** Start **
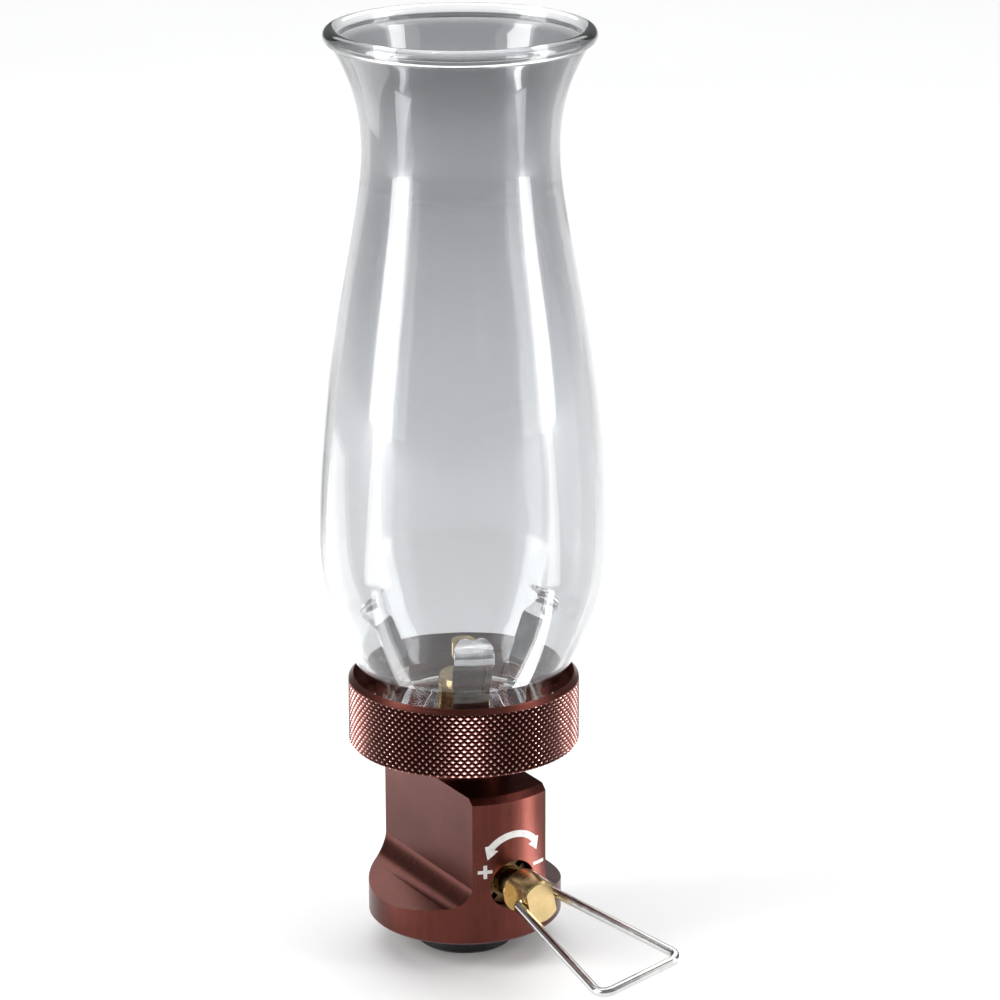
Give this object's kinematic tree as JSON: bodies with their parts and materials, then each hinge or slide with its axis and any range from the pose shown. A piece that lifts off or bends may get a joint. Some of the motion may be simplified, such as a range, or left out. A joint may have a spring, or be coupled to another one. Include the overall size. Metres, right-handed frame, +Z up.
{
  "type": "gas candle lantern",
  "caption": "Small screw-on gas lantern: flanged valve block, knurled cup, waisted clear glass chimney with a flared mouth, spring clips and a folding wire valve handle.",
  "frame": {"origin": "centre of the gas connector's lower face, where it meets the canister", "axes": "+Z up along the lantern's axis; the valve and its wire handle point along -Y; +X to the right of the valve"},
  "size_m": [0.0522, 0.0875, 0.1726],
  "materials": {
    "anodised_red": "matt red-brown anodised aluminium",
    "black_plastic": "satin black moulded plastic",
    "black_metal": "dark anodised aluminium",
    "brass": "turned bare brass",
    "stainless_wire": "bright drawn stainless wire",
    "spring_steel": "bright stamped stainless sheet",
    "rubber": "black nitrile rubber",
    "sintered_bronze": "grainy sintered bronze",
    "fibre": "pressed white fibre",
    "glass": "clear heat-resistant glass"
  },
  "bodies": {
    "lantern": {"gas_connector": "black_plastic", "connector_o_ring": "rubber", "canister_seal": "rubber", "depressor_pin": "brass", "gas_filter": "sintered_bronze", "valve_body": "anodised_red", "valve_seat": "brass", "gland_nut": "brass", "gland_o_ring": "rubber", "neck_post": "black_metal", "neck_o_ring": "rubber", "knurled_cup": "anodised_red", "spring_clips": "spring_steel", "clip_washer": "spring_steel", "glass_gasket": "fibre", "burner_body": "brass", "jet_filter": "sintered_bronze", "burner_tip": "brass", "gas_jet": "brass"},
    "valve_cone": {"valve_cone": "brass", "cone_pad": "rubber"},
    "valve_spindle": {"valve_spindle": "brass", "spindle_o_ring": "rubber"},
    "wire_handle": {"wire_handle": "stainless_wire"},
    "glass_chimney": {"glass_chimney": "glass"}
  },
  "joints": [
    {"name": "valve_feed", "type": "slide", "parent": "lantern", "child": "valve_cone", "axis": [0, -1, 0], "range_m": [0, 0.00115]},
    {"name": "valve_turn", "type": "hinge", "parent": "valve_cone", "child": "valve_spindle", "pos_m": [0, -0.024, 0.0167], "axis": [0, -1, 0], "range_deg": [0, 540]},
    {"name": "handle_fold", "type": "hinge", "parent": "valve_spindle", "child": "wire_handle", "pos_m": [0, -0.02475, 0.0167], "axis": [-0.9785, 0, -0.2062], "range_deg": [-87, 92]},
    {"name": "chimney_lift", "type": "slide", "parent": "lantern", "child": "glass_chimney", "axis": [0, 0, 1], "range_m": [0, 0.025], "deforming": ["spring_clips"]}
  ],
  "couplings": [
    {"joint": "valve_feed", "follows": "valve_turn", "m_per_rad": 0.00011937}
  ]
}
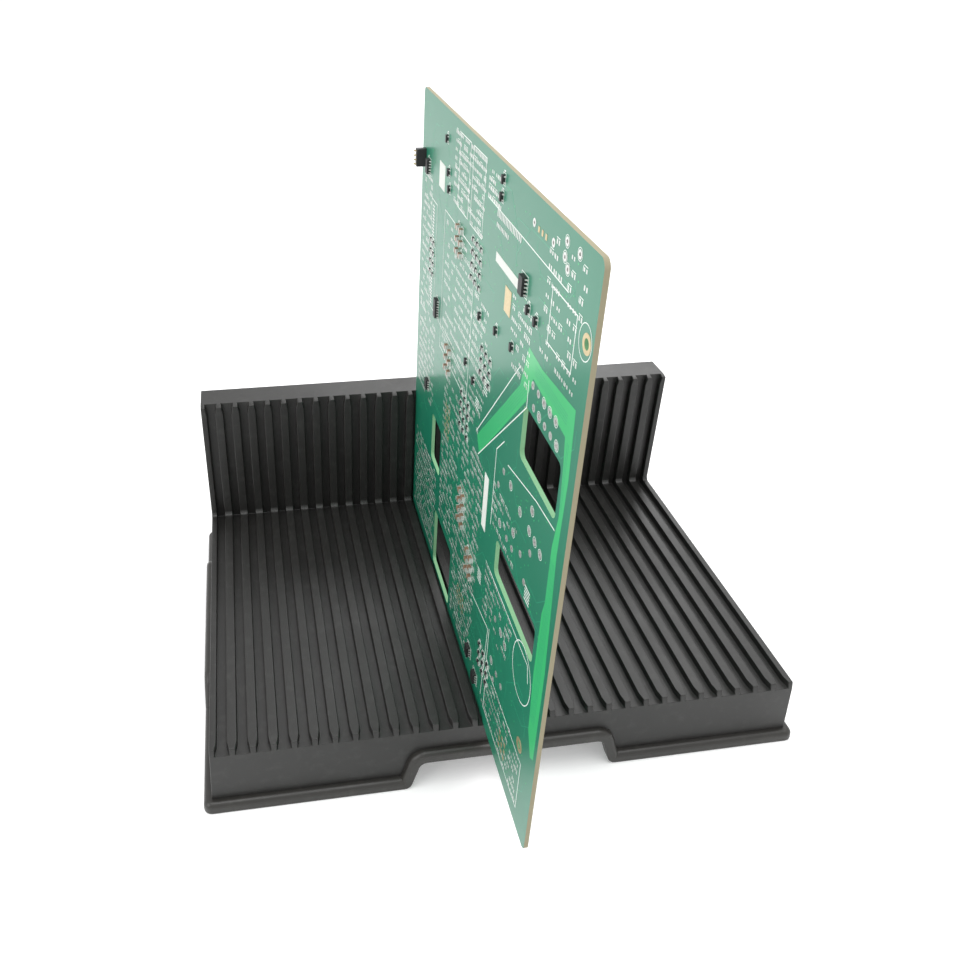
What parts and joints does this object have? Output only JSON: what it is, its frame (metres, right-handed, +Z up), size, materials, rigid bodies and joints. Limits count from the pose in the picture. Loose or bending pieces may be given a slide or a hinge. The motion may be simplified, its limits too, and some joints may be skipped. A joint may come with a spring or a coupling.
{
  "type": "pcb magazine rack",
  "caption": "L-shaped bench rack with parallel grooves along its floor and up its wall, holding a tall circuit board upright in one slot.",
  "frame": {"origin": "centre of the whole part's footprint, on the surface it stands on", "axes": "+X to the right across the slots seen from the open front, +Y towards the wall at the rear, +Z up"},
  "size_m": [0.266, 0.2456, 0.2587],
  "materials": {
    "rack_skin": "satin",
    "rack_ribs": "satin",
    "rack_bead": "satin",
    "green_laminate": "gloss",
    "bare_copper": "satin",
    "tinned_metal": "satin",
    "black_ceramic": "satin",
    "brown_ceramic": "matte",
    "black_case": "matte",
    "label_white": "matte"
  },
  "bodies": {
    "rack": {"floor_deck": "rack_skin", "front_skirt": "rack_skin", "rear_skirt": "rack_skin", "left_skirt": "rack_skin", "right_skirt": "rack_skin", "wall_front_skin": "rack_skin", "wall_back_skin": "rack_skin", "wall_cap": "rack_skin", "left_wall_end": "rack_skin", "right_wall_end": "rack_skin", "floor_ribs": "rack_ribs", "wall_ribs": "rack_ribs", "front_bead": "rack_bead", "rear_bead": "rack_bead", "left_bead": "rack_bead", "right_bead": "rack_bead", "deck_webs": "rack_skin", "wall_webs": "rack_skin"},
    "board": {"board_laminate": "green_laminate", "screw_lands": "bare_copper", "terminal_eyelets": "tinned_metal", "loose_eyelets": "tinned_metal", "ribbon_pads": "tinned_metal", "chip_pads": "bare_copper", "resistor_bodies": "black_ceramic", "resistor_caps": "tinned_metal", "capacitor_bodies": "brown_ceramic", "capacitor_caps": "tinned_metal", "transistor_cases": "black_case", "transistor_legs": "tinned_metal", "logic_cases": "black_case", "logic_legs": "tinned_metal", "header_housing": "black_case", "header_pins_row": "bare_copper", "blank_labels": "label_white"}
  },
  "joints": [
    {"name": "board_lift", "type": "slide", "parent": "rack", "child": "board", "axis": [0, 0, 1], "range_m": [0, 0.09]}
  ]
}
** End **
**Job:**
Search the preceding listing for the word "from" and pull out every line that holds it.

**Answer:**
Give this object's kinematic tree as JSON: bodies with their parts and materials, then each hinge or slide with its axis and any range from the pose shown. A piece that lifts off or bends may get a joint. Some of the motion may be simplified, such as a range, or left out. A joint may have a spring, or be coupled to another one. Include the overall size. Metres, right-handed frame, +Z up.
What parts and joints does this object have? Output only JSON: what it is, its frame (metres, right-handed, +Z up), size, materials, rigid bodies and joints. Limits count from the pose in the picture. Loose or bending pieces may be given a slide or a hinge. The motion may be simplified, its limits too, and some joints may be skipped. A joint may come with a spring or a coupling.
  "frame": {"origin": "centre of the whole part's footprint, on the surface it stands on", "axes": "+X to the right across the slots seen from the open front, +Y towards the wall at the rear, +Z up"},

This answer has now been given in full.